What stands out to you about how end-users perceive journalism, and how would you connect that to the mission of the European Press Prize?
I believe that these are confusing times for audiences, when it comes to journalism. In much of the research I and others carried out, you see that the distinction between genres is getting blurrier. Where does journalism start and end? How is it different from other forms of media? Why are influencers and journalists not the same? The way we increasingly consume ‘context-less’ makes the divide even harder; an opinion article in a newspaper means something completely different when published as a snippet on social media.
Add to this the strongly polarised debates we have in society, in which journalism is no longer a ’neutral profession,’ but often gets sucked into one of the sides of the discussion – quite often unintentionally. And you understand just how hard it is for people to find, consume and appreciate quality journalism. We need to do all we can to help people in this search, as I strongly believe that in the end, áll people have a need for independently produced, reflective and critical journalism.
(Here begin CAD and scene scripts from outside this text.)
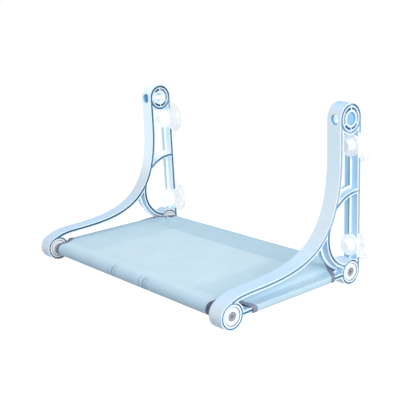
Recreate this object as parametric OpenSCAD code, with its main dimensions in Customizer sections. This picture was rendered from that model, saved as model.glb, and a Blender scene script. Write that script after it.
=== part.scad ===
// Window mounted cat perch: a cloth deck stretched on two tubes between two moulded brackets.
// Each bracket hangs on two suction cups that are drawn up with a stud, a washer and a knob nut.
// Millimetres. X runs along the window, Y points at the glass, Z is up.
// Origin: on the glass, midway between the brackets, at the height of the tubes.

/* [Overall size] */
// Width over the outer faces of the two brackets
span_w = 514; // [420:1:640]
// Distance from the front tube to the rear tube
reach = 260; // [245:1:290]
// Height of the bracket head's centre above the tubes
head_h = 250; // [244:1:270]
// Distance from the glass to the back of the brackets
stand_off = 12; // [11:0.5:15]

/* [Bracket bands] */
// Width of a bracket
bracket_w = 27; // [25:0.5:30]
// Thickness of the moulded bands, seen from the side
band_t = 8; // [7.6:0.1:8.6]
// Rim left beside the groove of a band
rim_t = 1.9; // [1.6:0.1:2.1]
// Width of the groove in the edge of a band
groove_w = 3.6; // [3:0.1:4]
// Depth of the groove in the edge of a band
groove_d = 5; // [3:0.5:7]
// Thickness of the rib along the middle of a band
rib_t = 3; // [2:0.2:4]
// Height of the rib along the middle of a band
rib_h = 4.6; // [3:0.2:5]
// Height of the rail's underside below the tubes
rail_drop = 5; // [4:0.2:5.4]
// Radius of the fillet between a boss and the rail
rail_fillet_r = 8; // [6:0.5:9]

/* [Bracket arches] */
// Middle radius of the arch over the lower cup
arch_r = 71.3; // [69:0.5:73]
// Height of the arch's centre above the tubes
arch_z = 62; // [60:0.5:64]
// Middle radius of the loop under the lower cup
loop_r = 54; // [53:0.5:55]
// Height of the loop's centre above the tubes
loop_z = 65.5; // [65:0.5:67]

/* [Bracket head] */
// Outer radius of the head
head_r = 25; // [24.5:0.5:26]
// Radius over the ring inside the head's groove
head_pocket_r = 17.5; // [17:0.1:17.8]
// Radius over the tube wall inside the head's pocket
head_hub_r = 13.5; // [13:0.1:14.5]
// Radius of the round recess in the middle of the head
head_recess_r = 10.3; // [9:0.1:11]
// Depth of the pocket between the ring and the hub
head_pocket_d = 7; // [4:0.5:9]
// Depth of the recess on the side that faces the deck
head_inner_d = 17; // [14:0.5:18]
// Depth of the recess on the outer side
head_outer_d = 3; // [1:0.5:5]
// Radius of the hole in the front of the head
head_eye_r = 8.8; // [7:0.1:9]
// Radius of the bar across the inner recess
head_bar_r = 3.4; // [2.5:0.1:3.8]
// Distance of the bar's centre from the inner face
head_bar_in = 5; // [4.6:0.1:6]
// Thickness of the small ribs in the pocket
head_web_t = 2; // [1.4:0.1:3]

/* [Bosses and tubes] */
// Outer radius of the bosses at the ends of the rail
boss_r = 22; // [21.5:0.5:23]
// Radius over the ring inside a boss's groove
boss_ring_r = 17.9; // [17.5:0.1:18.2]
// Radius of the shallow counterbore in both faces of a boss
boss_sink_r = 14.8; // [14:0.1:15.4]
// Depth of the shallow counterbore
boss_sink_d = 2; // [1:0.2:3]
// Radius of a cross tube
tube_r = 9.5; // [9:0.1:10]
// Wall of a cross tube
tube_wall_t = 1.2; // [1:0.1:2]
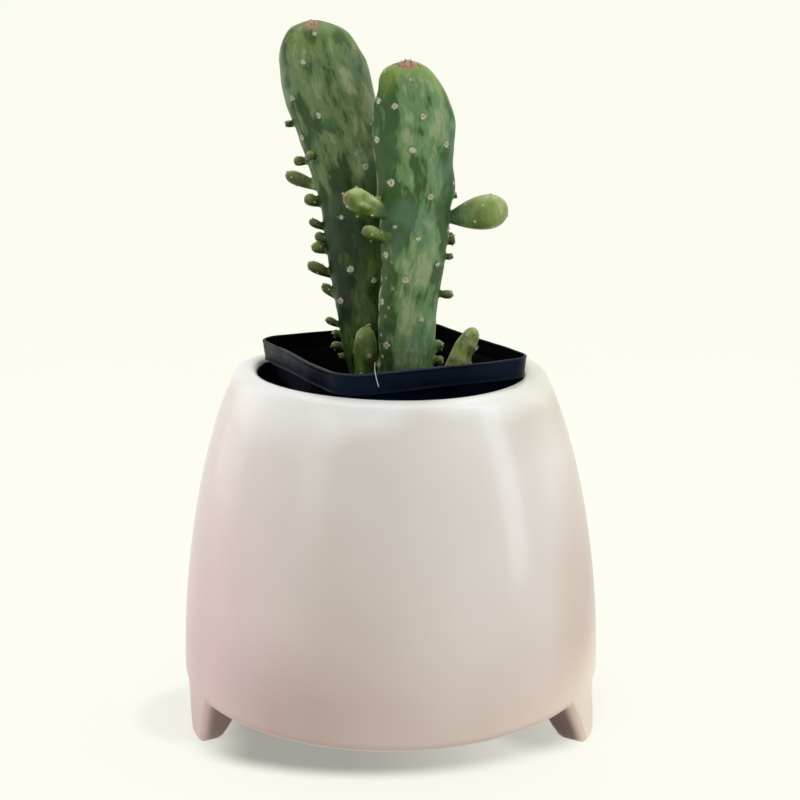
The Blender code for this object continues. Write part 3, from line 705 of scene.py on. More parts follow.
def shell_columns(lathe, angles):
    """Section of the shell at each angle, and the share of painted shade at its points."""
    outlines = [leg_outline(leg) for leg in LEGS]
    columns, painted_shade = [], []
    for angle in angles:
        offsets = [degrees_apart(angle, leg[0]) for leg in LEGS]
        nearest = int(np.argmin(np.abs(offsets)))
        fine, heights, slopes = outlines[nearest]
        offset = np.radians(offsets[nearest]) * LEG_OUTER_RADIUS
        edge = np.interp(offset, fine, heights, left=PLANTER_UNDERSIDE, right=PLANTER_UNDERSIDE)
        slope = np.interp(offset, fine, slopes, left=0, right=0)
        lower, depth = lower_column(edge, slope, LEGS[nearest][3] * MM)
        columns.append(np.concatenate([lathe, lower]))
        painted_shade.append(np.concatenate([0 * lathe[:, 0], depth]))
    return np.array(columns), np.array(painted_shade)


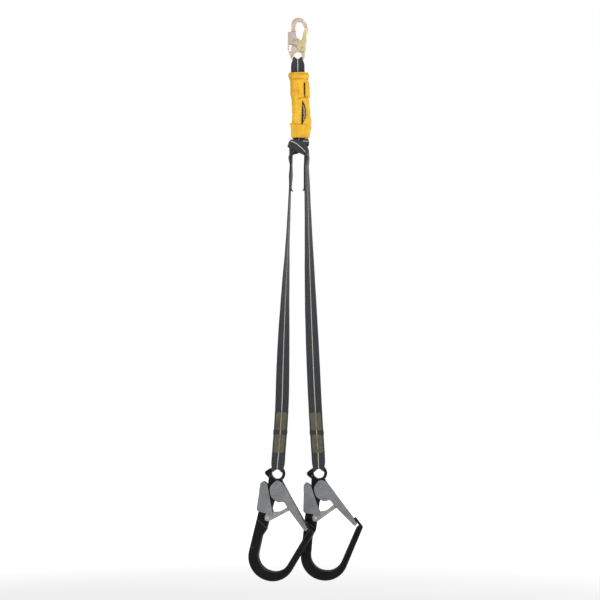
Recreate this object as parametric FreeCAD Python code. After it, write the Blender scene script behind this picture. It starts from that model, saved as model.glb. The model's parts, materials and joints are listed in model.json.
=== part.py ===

What are you looking forward to most in this new role within the Board of the European Press Prize?
Probably to be working on this important mission together with such a skillful and motivated team. And of course to be able to support and encourage the creme-de-la-creme of public interest journalism in Europe. By highlighting their efforts and successes, we can spread the narrative that this is what we need as democratic societies. My previous experiences with European outlets that are truly making a difference in their respective countries (amongst others in the Reference network) have taught me just how inspiring that is – and I expect the same from all European Press Prize nominees!